Meningitis in your words

Nina Pottell's story

  • Location: England
  • Categories: Meningococcal
  • Age: Teenager
  • Relationship: Self
  • Outcome: Recovery with after effects
  • After effects: Hearing problems
Nina Pottell

I don’t remember much past the muffled music on CD:UK and laying on the bathroom floor insistent that I was in bed. And then nothing for three days. Just gone from my life. No idea of what happened in that time.

It had started on the Friday and for years after I avoided M&S turkey and ham sandwiches and Cadbury’s Mini Eggs bizarrely convinced that this is what had caused my illness.

The bacteria had obviously started slowly taking my hearing, destroying my ears by the time Cat Deeley was introducing the now distorted music.
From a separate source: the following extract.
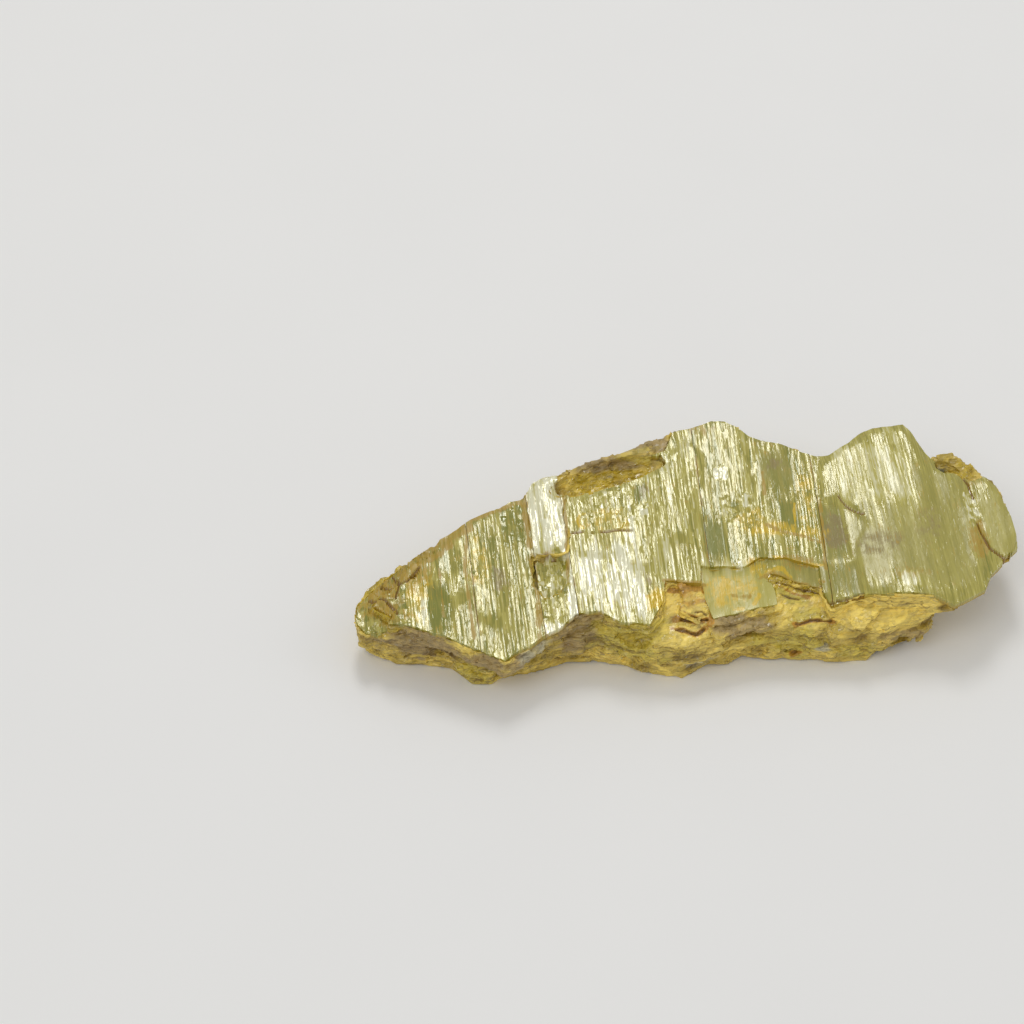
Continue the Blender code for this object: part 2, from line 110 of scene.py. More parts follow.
def inside(outline: Line, x: np.ndarray, y: np.ndarray) -> np.ndarray:
    """Tests points against a closed outline.

    Args:
        outline: The corners of the outline.
        x: The points' places along X.
        y: The points' places along Y.

    Returns:
        True for each point inside.
    """
    within = np.zeros(x.shape, bool)
    for (ax, ay), (bx, by) in zip(outline, outline[1:] + outline[:1]):
        if ay == by:
            continue
        crossed = (ay > y) != (by > y)
        within ^= crossed & (x < ax + (y - ay) * (bx - ax) / (by - ay))
    return within


def smoothstep(low: float, high: float, value: np.ndarray) -> np.ndarray:
    """Rises smoothly from 0 at low to 1 at high.

    Args:
        low: Where the rise starts.
        high: Where it ends.
        value: The values to map.

    Returns:
        The share of the rise at each value.
    """
    t = np.clip((value - low) / (high - low), 0.0, 1.0)
    return t * t * (3.0 - 2.0 * t)


class Chance:
    """Seeded random fields, which give the same value for the same place in every run."""

    MIX = (0x9E3779B1, 0x85EBCA6B, 0xC2B2AE35)
    WORD = 0xFFFFFFFF

    # What is added to a seed for a chip's height, middle, tilt and label.
    HEIGHT, MIDDLE, TILT, LABEL = 7, 11, 17, 23

    @classmethod
    def cell(cls, seed: int, *cells: np.ndarray) -> np.ndarray:
        """Draws a number for each cell of a grid.

        Args:
            seed: Picks the field.
            *cells: Whole numbers, one array for each direction of the grid.

        Returns:
            A number from 0 to 1 for each cell.
        """
        word = np.full(np.shape(cells[0]), (seed * cls.MIX[1] + 1) & cls.WORD, dtype=np.uint64)
        for part in cells:
            word ^= np.asarray(part, dtype=np.int64).astype(np.uint64) & np.uint64(cls.WORD)
            word = (word * np.uint64(cls.MIX[0])) & np.uint64(cls.WORD)
            word ^= word >> np.uint64(15)
            word = (word * np.uint64(cls.MIX[2])) & np.uint64(cls.WORD)
            word ^= word >> np.uint64(13)
        return word.astype(float) / cls.WORD

    @classmethod
    def cloud(cls, seed: int, points: np.ndarray, size: float) -> np.ndarray:
        """Draws a smooth field.

        Args:
            seed: Picks the field.
            points: One row for each point.
            size: The spacing of the field's lumps.

        Returns:
            A number from -1 to 1 for each point.
        """
        place = points / size
        base = np.floor(place)
        t = place - base
        t = t * t * (3.0 - 2.0 * t)
        base = base.astype(np.int64)
        total = np.zeros(len(points))
        directions = points.shape[1]
        for corner in np.ndindex(*(2,) * directions):
            weight = np.ones(len(points))
            for axis, step in enumerate(corner):
                weight *= t[:, axis] if step else 1.0 - t[:, axis]
            cells = [base[:, axis] + step for axis, step in enumerate(corner)]
            total += weight * cls.cell(seed, *cells)
        return total * 2.0 - 1.0

    @classmethod
    def chips(cls, seed: int, points: np.ndarray, size: float) -> tuple[np.ndarray, np.ndarray]:
        """Breaks space into flat chips, each with its own height and tilt.

        Args:
            seed: Picks the field.
            points: One row for each point.
            size: The mean size of a chip.

        Returns:
            The height of the chip's facet at each point, from about -1 to 1, and a number from 0
            to 1 that is the same all over a chip.
        """
        place = points / size
        base = np.floor(place).astype(np.int64)
        directions = points.shape[1]
        nearest = np.full(len(points), np.inf)
        height = np.zeros(len(points))
        label = np.zeros(len(points))
        for offset in np.ndindex(*(3,) * directions):
            cells = [base[:, axis] + step - 1 for axis, step in enumerate(offset)]
            away = np.zeros(len(points))
            facet = cls.cell(seed + cls.HEIGHT, *cells) * 2.0 - 1.0
            for axis in range(directions):
                centre = cells[axis] + cls.cell(seed + cls.MIDDLE + axis, *cells)
                step = place[:, axis] - centre
                away += step * step
                facet += step * (cls.cell(seed + cls.TILT + axis, *cells) * 2.0 - 1.0)
            closer = away < nearest
            nearest[closer] = away[closer]
            height[closer] = facet[closer]
            label[closer] = cls.cell(seed + cls.LABEL, *cells)[closer]
        return height, label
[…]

What happened after that I don’t remember. My Mum was off visiting my cancer-stricken Nan in hospital and my Dad was left to look after me, letting me sleep. When Mum came home at 8pm my deep sleep had turned into unconsciousness. With the family GP at my house in minutes and an ambulance arriving soon after I was whisked off to hospital.

Feeling like an extra from a disaster movie, isolated in a darkened room, a dressing over one eye allowing it to rest whilst it fought its way to correct itself, I lay for two weeks. My family and the doctors wore gowns and masks that obscured their mouths, so with my one eye I read the words they wrote on notepads.

"I was 18 at the time, about to start living"

Meningitis. The kind that attacked the brain and had obviously affected my hearing and my wandering eye. And my legs.

It’s a really difficult thing to explain how you want to move your legs but that you can’t. The doctors scraped sticks up the soles of my feet looking firstly at my legs, I suppose for signs of movement, and secondly at my parents. I kind of made out words like, stairs at home, wheelchair, paralysis. Surely they couldn’t be talking about me?

And then there seemed to be movement. So off to physio I went, where I stumbled and fell but eventually put one foot in front of the other, somewhat resembling walking. I remember being applauded by the other patients on my ward when I made the short distance from bed to bathroom on my own two feet, propped by my Mum and a nurse but no wheelchair.

I was 18 at the time, about to start living, with ‘A’ levels due to be sat and Uni to think about but all that changed.

Those weeks shaped my future. With physio, speech and hearing therapy and bright flesh-coloured hearing aids, I embarked on adult life.

And 20 years later I am who I am. I love my life and I love who I became and if meningitis hadn’t got me when I was 18 who knows where I’d be?

And the legs? They started working properly although there is numbness, which is actually a benefit in leg waxing. I’m also a little prone to falling over even without a couple of vodkas. And my right leg is a little more uncontrolled and heavy footed then my left which my boyfriend endearingly calls ‘slappityfoot’ syndrome.

And the hearing? Well, despite being told by the doctors that it would come back, which led to years of waking up ‘in hope’, it didn’t. A profound loss in the left ear and a mild to moderate one in the right which now sports a more discreet in-the-ear hearing aid. Over the years I’ve missed conversations, been called stupid and ignorant, made my own lyrics up to songs I can’t hear properly, been stared blankly at by people and even been known to take my hearing aid out when I don’t want to listen to someone, but I cope and it’s made me who I am.

And the word that my family, friends and people who know me use the most when talking about me: resilient.